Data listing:
[BEGIN]

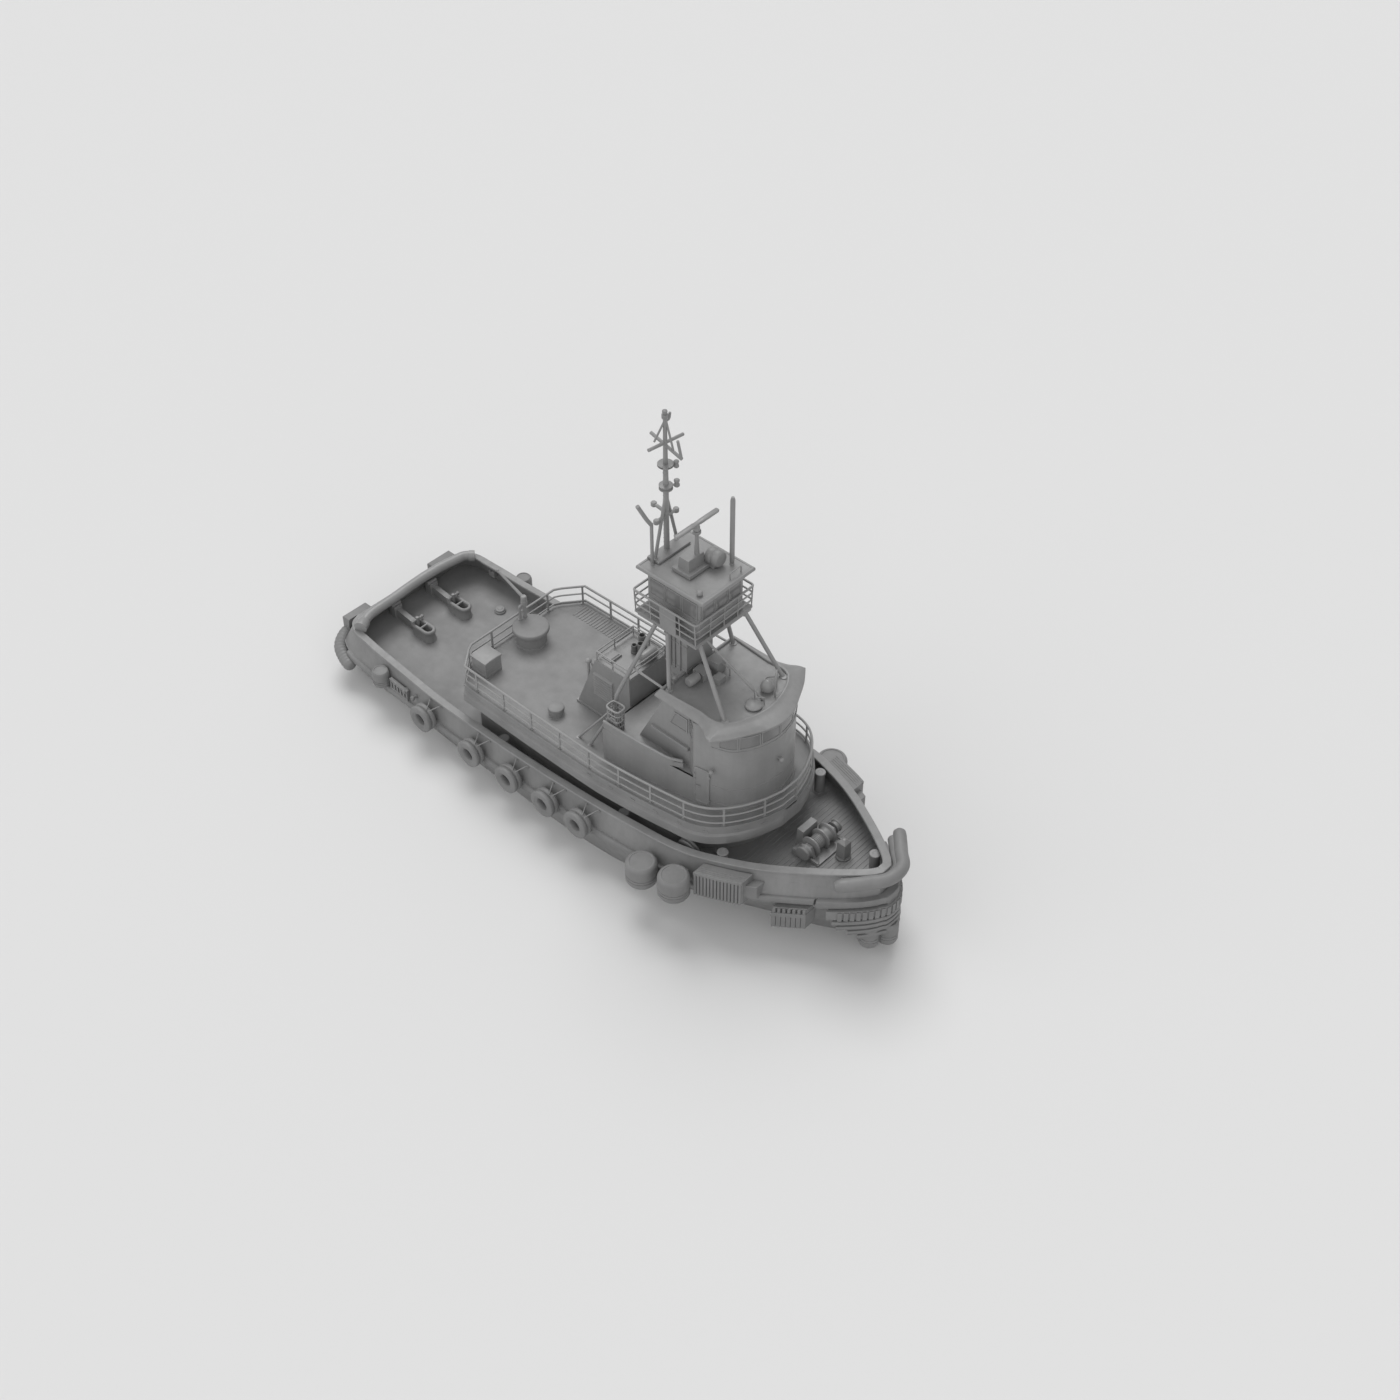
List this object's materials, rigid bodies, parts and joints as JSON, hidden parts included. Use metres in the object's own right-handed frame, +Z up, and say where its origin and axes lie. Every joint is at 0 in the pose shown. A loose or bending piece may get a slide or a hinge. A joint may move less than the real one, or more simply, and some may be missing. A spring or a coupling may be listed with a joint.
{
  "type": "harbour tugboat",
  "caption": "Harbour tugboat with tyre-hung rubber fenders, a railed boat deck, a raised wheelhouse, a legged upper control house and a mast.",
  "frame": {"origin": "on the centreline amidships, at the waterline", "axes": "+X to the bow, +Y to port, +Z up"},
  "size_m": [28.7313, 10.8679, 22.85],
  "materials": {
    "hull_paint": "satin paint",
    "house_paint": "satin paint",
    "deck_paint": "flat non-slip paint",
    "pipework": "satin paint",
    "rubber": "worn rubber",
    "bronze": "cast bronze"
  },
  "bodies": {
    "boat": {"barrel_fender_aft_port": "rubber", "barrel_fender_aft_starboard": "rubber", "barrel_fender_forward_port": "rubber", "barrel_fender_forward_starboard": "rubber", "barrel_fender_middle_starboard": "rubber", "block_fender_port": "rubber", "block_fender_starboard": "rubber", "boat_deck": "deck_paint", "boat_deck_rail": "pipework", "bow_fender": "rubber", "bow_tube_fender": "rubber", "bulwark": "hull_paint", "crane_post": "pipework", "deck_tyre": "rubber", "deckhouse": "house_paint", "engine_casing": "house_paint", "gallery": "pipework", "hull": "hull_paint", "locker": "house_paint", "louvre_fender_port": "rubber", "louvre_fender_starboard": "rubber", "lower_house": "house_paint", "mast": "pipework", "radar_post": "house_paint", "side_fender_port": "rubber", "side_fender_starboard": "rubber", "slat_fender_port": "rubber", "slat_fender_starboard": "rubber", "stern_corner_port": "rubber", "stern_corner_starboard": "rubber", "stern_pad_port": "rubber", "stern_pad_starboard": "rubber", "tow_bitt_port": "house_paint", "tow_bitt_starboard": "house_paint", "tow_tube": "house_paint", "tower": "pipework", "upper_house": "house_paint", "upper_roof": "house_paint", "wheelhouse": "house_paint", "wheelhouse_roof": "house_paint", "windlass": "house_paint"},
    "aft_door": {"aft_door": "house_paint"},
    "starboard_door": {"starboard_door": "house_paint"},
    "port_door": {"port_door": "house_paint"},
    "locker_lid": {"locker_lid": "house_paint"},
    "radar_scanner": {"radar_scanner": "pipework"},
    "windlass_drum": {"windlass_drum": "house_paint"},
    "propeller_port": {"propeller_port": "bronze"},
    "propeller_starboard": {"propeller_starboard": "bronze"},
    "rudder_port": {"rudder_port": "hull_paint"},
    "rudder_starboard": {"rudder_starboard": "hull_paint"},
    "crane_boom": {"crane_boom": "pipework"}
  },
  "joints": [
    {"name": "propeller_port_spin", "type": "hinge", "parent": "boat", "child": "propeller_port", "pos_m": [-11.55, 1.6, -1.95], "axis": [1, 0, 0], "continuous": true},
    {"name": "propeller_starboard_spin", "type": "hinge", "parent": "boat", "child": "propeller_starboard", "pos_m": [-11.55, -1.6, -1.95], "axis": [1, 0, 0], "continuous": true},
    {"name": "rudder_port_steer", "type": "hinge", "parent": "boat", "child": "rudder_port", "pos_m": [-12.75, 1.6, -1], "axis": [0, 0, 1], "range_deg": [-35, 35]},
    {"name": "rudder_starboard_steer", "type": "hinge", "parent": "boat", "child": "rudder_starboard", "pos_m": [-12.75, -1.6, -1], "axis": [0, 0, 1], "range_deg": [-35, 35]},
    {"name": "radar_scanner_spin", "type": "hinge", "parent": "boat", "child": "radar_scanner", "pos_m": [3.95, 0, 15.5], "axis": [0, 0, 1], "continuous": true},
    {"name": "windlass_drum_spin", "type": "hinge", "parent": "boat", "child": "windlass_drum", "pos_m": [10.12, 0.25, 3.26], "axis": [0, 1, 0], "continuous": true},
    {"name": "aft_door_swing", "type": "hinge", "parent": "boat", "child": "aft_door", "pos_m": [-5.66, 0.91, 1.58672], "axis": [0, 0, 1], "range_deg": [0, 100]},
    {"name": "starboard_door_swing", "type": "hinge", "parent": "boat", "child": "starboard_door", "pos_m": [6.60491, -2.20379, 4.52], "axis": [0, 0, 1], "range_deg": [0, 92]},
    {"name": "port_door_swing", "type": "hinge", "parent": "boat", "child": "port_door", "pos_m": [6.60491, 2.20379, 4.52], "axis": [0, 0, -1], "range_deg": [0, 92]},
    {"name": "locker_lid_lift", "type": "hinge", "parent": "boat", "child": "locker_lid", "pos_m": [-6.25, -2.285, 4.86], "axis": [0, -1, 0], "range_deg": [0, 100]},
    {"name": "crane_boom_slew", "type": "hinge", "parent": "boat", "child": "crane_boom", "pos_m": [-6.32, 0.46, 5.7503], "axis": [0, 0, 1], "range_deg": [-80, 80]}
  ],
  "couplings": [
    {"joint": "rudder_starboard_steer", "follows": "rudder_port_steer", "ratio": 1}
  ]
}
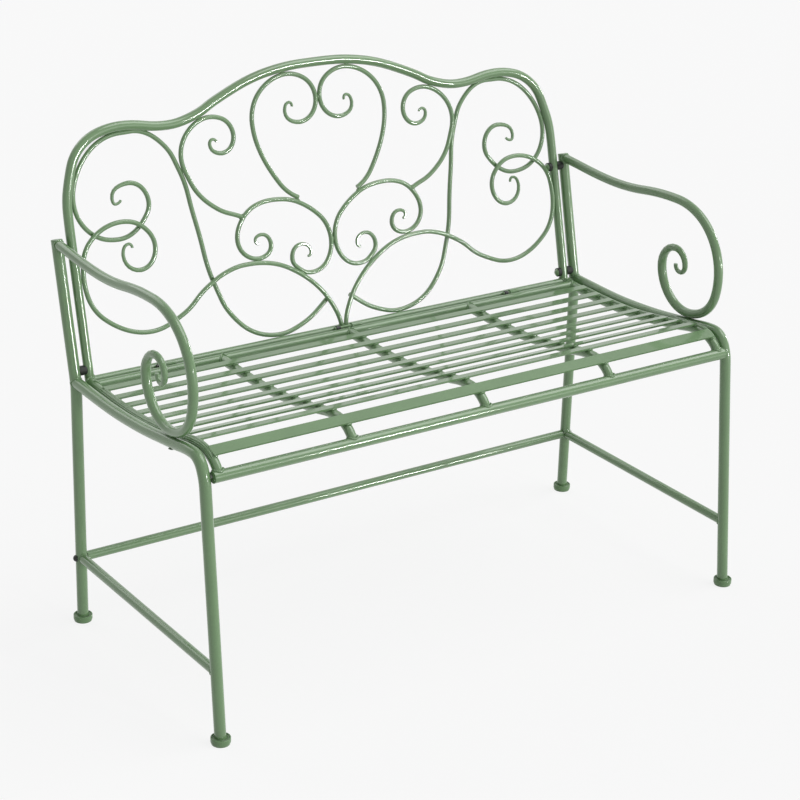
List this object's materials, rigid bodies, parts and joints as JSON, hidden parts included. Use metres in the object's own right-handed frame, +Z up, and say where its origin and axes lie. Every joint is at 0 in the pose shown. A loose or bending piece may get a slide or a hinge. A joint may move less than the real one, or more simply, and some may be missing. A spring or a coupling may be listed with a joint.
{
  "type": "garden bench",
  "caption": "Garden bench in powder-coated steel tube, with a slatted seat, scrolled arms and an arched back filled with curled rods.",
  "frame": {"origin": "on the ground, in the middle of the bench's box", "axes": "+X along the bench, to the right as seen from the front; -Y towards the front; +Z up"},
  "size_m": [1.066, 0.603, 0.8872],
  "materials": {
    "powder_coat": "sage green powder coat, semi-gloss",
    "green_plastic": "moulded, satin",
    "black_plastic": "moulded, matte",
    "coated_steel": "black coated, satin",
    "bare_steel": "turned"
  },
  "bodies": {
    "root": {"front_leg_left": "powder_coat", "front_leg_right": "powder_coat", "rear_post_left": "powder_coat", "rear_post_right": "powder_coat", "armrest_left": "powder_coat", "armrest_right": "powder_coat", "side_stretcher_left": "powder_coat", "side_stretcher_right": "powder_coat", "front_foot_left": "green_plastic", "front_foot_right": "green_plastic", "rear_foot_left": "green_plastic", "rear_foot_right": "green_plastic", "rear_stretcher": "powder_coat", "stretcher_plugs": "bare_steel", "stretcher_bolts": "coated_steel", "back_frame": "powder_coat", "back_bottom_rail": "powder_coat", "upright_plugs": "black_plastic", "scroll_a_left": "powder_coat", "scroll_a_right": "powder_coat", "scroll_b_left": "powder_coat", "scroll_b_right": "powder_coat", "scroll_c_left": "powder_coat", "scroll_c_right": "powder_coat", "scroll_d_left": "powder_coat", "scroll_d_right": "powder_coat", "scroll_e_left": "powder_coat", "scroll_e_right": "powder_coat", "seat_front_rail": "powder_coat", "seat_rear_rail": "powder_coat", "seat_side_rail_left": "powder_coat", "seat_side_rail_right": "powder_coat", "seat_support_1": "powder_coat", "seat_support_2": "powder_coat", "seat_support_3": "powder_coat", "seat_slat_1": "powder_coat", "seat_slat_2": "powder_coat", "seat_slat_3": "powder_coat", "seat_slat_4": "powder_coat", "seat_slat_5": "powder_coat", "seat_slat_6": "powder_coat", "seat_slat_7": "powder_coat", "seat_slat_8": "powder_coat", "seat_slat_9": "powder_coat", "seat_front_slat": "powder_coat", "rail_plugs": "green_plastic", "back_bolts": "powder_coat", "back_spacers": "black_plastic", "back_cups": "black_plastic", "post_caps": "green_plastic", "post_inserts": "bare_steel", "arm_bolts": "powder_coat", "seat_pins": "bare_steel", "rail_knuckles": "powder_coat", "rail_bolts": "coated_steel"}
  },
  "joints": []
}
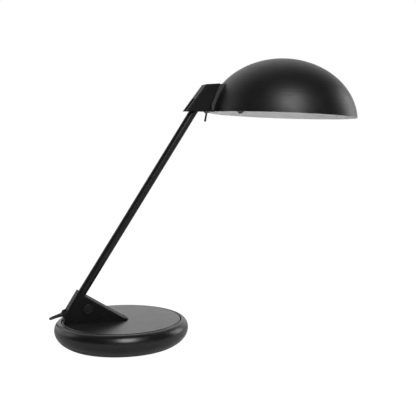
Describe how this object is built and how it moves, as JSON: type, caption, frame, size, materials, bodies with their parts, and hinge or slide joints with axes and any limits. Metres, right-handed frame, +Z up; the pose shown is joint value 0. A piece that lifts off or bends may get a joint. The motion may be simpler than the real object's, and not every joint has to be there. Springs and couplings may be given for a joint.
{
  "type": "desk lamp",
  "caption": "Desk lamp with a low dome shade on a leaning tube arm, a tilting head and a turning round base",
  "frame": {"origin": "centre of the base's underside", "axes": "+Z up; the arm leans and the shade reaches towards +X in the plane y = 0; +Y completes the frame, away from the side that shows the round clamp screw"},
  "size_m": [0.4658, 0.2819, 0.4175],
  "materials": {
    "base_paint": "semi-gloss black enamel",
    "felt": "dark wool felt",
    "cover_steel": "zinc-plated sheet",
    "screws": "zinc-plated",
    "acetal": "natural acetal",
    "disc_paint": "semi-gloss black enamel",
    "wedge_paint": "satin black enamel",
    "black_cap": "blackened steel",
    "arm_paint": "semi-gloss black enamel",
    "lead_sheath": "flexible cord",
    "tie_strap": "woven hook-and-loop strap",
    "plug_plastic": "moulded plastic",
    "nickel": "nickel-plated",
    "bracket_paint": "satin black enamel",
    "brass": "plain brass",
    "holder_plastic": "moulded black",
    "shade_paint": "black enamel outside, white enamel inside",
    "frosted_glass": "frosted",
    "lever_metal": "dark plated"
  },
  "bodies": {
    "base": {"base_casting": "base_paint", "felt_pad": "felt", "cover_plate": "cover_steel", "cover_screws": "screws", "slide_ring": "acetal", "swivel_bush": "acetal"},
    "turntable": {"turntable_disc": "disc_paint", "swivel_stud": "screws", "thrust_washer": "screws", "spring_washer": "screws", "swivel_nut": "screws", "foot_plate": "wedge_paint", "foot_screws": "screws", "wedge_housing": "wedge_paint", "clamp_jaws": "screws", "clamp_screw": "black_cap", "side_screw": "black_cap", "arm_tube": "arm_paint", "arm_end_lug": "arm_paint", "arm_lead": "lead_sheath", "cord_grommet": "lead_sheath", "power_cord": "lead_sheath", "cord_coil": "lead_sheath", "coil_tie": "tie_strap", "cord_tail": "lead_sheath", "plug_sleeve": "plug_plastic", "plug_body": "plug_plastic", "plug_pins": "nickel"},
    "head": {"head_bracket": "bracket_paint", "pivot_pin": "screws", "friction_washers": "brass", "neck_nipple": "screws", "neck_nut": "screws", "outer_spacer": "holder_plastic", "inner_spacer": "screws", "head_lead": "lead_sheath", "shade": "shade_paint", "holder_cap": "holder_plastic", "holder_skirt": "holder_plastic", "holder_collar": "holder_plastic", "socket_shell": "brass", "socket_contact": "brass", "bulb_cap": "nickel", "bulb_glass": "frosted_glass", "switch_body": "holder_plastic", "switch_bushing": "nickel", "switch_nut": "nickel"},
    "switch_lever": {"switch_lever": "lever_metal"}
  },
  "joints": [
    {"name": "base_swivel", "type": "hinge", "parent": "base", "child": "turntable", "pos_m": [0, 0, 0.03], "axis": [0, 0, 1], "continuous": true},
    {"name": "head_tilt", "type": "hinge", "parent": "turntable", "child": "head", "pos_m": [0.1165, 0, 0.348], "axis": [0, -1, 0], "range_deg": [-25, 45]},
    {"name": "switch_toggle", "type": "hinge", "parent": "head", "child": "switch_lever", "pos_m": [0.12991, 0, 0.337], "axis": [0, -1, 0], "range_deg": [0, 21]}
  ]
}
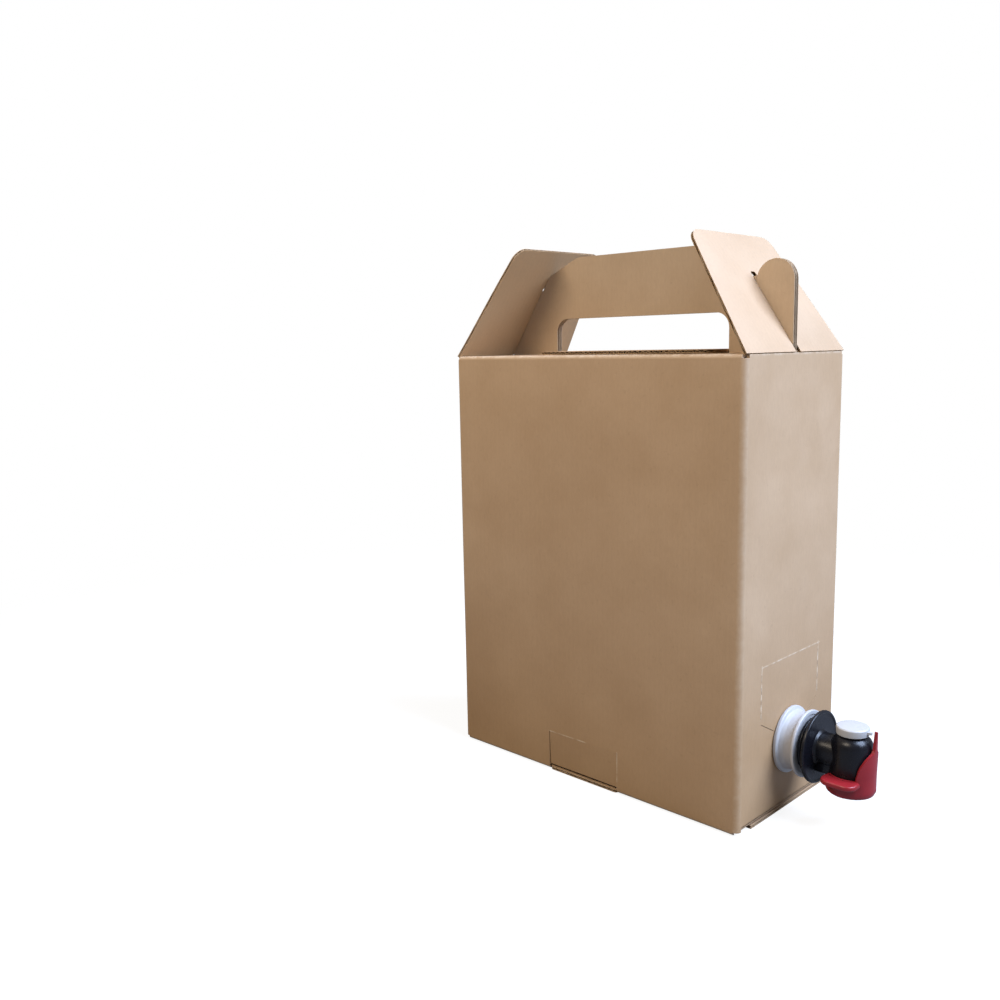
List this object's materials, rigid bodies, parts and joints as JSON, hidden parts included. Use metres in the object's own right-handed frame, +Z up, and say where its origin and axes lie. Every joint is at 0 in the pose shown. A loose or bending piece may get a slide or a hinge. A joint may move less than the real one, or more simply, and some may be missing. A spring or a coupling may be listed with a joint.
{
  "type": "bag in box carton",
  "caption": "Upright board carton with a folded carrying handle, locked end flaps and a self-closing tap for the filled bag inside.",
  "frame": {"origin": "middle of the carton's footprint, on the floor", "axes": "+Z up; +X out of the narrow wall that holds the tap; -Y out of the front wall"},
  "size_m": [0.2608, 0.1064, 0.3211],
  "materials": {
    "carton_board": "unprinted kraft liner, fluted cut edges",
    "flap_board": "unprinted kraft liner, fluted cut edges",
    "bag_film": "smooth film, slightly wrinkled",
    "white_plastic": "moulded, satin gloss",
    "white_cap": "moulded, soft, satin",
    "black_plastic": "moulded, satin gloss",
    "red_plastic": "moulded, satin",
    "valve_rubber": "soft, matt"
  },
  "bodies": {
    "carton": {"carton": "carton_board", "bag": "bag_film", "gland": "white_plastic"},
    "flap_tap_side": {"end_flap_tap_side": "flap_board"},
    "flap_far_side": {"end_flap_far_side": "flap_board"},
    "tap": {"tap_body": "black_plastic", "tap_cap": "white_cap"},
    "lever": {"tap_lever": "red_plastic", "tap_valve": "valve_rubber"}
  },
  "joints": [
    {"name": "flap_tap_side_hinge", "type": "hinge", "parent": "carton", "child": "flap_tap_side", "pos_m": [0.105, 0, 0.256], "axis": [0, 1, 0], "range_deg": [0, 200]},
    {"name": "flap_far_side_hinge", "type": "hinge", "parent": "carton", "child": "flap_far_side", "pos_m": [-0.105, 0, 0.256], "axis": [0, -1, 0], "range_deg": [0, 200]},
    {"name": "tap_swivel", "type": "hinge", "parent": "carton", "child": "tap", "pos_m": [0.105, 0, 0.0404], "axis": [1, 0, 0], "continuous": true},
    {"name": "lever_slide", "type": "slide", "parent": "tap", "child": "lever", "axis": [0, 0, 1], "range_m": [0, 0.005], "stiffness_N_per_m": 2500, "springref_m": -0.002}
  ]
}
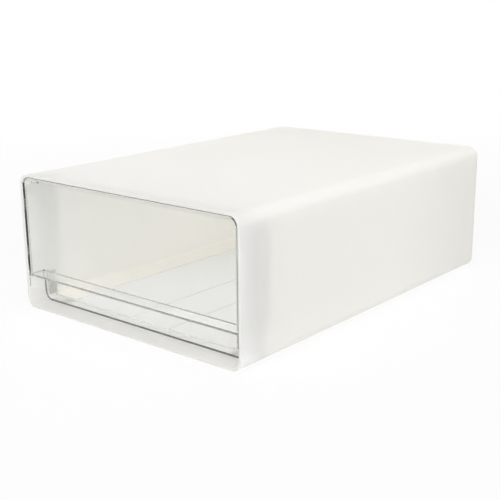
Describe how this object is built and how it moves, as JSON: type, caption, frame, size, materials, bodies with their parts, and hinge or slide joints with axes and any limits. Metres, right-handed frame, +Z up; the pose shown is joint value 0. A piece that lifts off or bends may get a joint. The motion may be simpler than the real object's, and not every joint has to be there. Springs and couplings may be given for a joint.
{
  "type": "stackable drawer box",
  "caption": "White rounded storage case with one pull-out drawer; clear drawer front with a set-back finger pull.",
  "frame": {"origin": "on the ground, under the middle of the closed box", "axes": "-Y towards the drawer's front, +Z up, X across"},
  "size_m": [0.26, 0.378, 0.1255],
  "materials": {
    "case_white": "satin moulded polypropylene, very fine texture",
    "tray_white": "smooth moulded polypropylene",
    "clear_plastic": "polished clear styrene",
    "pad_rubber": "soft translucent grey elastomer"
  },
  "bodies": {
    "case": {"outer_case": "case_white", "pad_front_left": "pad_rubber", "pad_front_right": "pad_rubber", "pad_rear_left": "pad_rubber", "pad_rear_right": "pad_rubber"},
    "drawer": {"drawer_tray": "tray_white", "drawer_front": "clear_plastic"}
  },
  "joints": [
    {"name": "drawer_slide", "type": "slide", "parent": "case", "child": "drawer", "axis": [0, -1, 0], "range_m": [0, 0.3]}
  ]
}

[END]

## PROBLEM DETAILS:
Reply with the number of lines in the material above that contain "caption", and nothing more.

## SOLUTION FOR THIS TASK:
7